(Modeling code records)
>> START

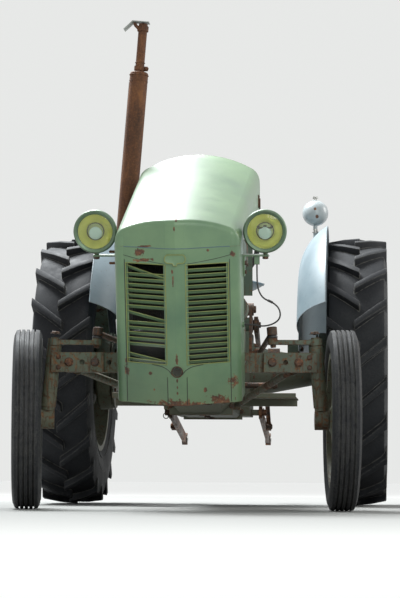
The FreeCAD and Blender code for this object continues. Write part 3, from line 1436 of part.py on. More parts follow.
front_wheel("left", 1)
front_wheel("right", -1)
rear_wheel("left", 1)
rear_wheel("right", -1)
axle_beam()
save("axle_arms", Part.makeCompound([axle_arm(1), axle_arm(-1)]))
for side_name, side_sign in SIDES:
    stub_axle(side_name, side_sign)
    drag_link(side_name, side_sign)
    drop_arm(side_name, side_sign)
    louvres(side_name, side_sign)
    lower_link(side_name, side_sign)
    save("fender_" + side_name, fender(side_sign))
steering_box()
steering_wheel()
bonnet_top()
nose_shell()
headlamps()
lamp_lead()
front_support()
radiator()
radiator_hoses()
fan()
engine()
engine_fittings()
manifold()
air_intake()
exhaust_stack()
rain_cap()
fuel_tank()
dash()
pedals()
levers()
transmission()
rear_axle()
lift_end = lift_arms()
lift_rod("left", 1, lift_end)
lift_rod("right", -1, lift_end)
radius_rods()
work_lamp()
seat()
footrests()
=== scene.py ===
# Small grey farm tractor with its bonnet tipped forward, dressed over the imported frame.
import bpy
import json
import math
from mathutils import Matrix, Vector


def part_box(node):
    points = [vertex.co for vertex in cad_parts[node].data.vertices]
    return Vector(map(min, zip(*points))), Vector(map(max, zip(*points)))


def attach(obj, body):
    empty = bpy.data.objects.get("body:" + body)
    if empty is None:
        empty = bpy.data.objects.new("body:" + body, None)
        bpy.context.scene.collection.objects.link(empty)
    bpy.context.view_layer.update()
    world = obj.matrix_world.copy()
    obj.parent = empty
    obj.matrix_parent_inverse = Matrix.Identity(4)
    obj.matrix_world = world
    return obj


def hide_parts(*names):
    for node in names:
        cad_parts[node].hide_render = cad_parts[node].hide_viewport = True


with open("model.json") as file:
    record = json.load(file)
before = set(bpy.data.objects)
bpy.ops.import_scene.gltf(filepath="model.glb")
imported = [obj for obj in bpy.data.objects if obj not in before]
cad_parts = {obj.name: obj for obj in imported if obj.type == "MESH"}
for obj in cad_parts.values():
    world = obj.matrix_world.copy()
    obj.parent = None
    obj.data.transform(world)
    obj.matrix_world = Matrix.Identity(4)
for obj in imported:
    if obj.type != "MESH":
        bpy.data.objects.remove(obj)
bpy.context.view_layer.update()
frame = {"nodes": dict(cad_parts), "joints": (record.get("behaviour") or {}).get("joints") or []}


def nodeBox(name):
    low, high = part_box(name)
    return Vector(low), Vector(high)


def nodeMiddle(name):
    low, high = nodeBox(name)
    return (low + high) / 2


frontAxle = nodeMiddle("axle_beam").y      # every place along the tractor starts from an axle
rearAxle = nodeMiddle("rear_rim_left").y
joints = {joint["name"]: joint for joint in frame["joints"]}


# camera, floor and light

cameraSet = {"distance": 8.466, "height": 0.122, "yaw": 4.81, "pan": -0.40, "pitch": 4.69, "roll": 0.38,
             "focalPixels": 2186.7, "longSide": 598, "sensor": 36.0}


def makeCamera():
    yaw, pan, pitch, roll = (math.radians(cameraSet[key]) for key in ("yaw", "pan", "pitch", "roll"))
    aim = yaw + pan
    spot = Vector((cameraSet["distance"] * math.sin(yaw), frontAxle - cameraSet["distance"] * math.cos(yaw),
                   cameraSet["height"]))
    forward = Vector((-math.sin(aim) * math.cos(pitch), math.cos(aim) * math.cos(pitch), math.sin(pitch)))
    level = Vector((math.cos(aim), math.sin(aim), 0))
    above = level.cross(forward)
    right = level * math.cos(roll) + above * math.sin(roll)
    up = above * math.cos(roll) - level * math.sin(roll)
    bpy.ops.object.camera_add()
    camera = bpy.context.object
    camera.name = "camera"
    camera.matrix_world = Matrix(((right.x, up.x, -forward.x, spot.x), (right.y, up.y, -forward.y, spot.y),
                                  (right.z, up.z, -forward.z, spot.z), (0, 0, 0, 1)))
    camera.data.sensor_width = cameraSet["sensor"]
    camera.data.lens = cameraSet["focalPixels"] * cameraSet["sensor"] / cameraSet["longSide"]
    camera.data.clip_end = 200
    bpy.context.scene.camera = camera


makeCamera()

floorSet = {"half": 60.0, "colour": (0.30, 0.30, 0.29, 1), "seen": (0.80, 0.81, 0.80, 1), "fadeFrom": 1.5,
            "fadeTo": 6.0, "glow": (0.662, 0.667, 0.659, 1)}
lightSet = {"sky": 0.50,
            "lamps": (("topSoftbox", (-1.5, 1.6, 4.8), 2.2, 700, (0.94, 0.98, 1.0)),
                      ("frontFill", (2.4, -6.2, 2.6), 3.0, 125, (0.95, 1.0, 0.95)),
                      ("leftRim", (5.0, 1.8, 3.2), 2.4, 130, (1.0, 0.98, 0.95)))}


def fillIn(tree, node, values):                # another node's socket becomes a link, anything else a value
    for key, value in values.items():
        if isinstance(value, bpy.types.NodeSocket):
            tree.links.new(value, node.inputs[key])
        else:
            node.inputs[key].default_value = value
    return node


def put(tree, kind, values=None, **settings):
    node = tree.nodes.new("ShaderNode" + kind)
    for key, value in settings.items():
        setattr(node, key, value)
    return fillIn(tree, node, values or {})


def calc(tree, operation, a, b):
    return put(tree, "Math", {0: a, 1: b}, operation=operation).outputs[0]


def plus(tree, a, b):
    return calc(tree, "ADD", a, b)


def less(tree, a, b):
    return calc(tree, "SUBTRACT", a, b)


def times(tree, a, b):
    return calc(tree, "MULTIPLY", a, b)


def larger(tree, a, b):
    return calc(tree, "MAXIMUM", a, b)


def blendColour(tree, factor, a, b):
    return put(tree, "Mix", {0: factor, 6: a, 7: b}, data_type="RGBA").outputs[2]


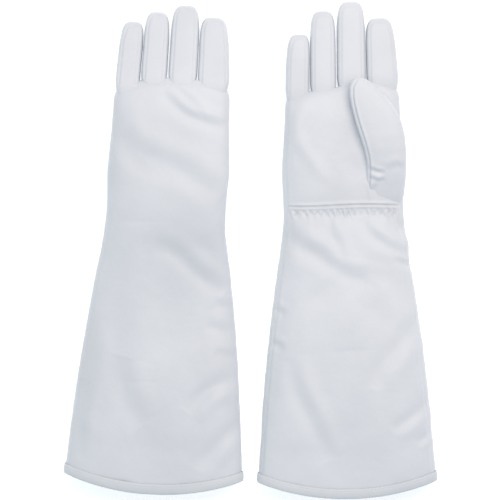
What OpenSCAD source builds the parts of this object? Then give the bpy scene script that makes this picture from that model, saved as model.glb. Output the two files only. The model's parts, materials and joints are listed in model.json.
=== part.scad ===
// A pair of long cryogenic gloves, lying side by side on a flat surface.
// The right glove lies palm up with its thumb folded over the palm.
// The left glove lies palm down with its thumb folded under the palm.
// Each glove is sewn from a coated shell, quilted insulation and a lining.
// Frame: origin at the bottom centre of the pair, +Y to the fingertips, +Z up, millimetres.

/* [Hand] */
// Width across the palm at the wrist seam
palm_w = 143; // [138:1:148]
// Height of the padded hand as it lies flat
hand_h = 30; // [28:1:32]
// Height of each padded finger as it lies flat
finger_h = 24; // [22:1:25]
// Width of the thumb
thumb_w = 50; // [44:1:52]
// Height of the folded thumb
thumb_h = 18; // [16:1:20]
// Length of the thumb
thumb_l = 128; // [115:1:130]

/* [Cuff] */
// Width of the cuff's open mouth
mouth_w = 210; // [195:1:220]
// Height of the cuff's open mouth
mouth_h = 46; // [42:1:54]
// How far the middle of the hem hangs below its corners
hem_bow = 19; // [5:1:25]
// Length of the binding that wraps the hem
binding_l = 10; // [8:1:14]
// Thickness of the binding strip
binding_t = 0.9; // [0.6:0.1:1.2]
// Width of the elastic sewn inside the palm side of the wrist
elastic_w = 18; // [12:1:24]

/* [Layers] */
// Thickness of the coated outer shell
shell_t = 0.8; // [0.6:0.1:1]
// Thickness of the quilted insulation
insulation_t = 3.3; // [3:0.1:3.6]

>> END

The line with "steering_box()" marks the start and the line with "bpy.data.objects.remove(obj)" marks the end; transcribe every line in that stretch, unchanged.

Final result:
steering_box()
steering_wheel()
bonnet_top()
nose_shell()
headlamps()
lamp_lead()
front_support()
radiator()
radiator_hoses()
fan()
engine()
engine_fittings()
manifold()
air_intake()
exhaust_stack()
rain_cap()
fuel_tank()
dash()
pedals()
levers()
transmission()
rear_axle()
lift_end = lift_arms()
lift_rod("left", 1, lift_end)
lift_rod("right", -1, lift_end)
radius_rods()
work_lamp()
seat()
footrests()
=== scene.py ===
# Small grey farm tractor with its bonnet tipped forward, dressed over the imported frame.
import bpy
import json
import math
from mathutils import Matrix, Vector


def part_box(node):
    points = [vertex.co for vertex in cad_parts[node].data.vertices]
    return Vector(map(min, zip(*points))), Vector(map(max, zip(*points)))


def attach(obj, body):
    empty = bpy.data.objects.get("body:" + body)
    if empty is None:
        empty = bpy.data.objects.new("body:" + body, None)
        bpy.context.scene.collection.objects.link(empty)
    bpy.context.view_layer.update()
    world = obj.matrix_world.copy()
    obj.parent = empty
    obj.matrix_parent_inverse = Matrix.Identity(4)
    obj.matrix_world = world
    return obj


def hide_parts(*names):
    for node in names:
        cad_parts[node].hide_render = cad_parts[node].hide_viewport = True


with open("model.json") as file:
    record = json.load(file)
before = set(bpy.data.objects)
bpy.ops.import_scene.gltf(filepath="model.glb")
imported = [obj for obj in bpy.data.objects if obj not in before]
cad_parts = {obj.name: obj for obj in imported if obj.type == "MESH"}
for obj in cad_parts.values():
    world = obj.matrix_world.copy()
    obj.parent = None
    obj.data.transform(world)
    obj.matrix_world = Matrix.Identity(4)
for obj in imported:
    if obj.type != "MESH":
        bpy.data.objects.remove(obj)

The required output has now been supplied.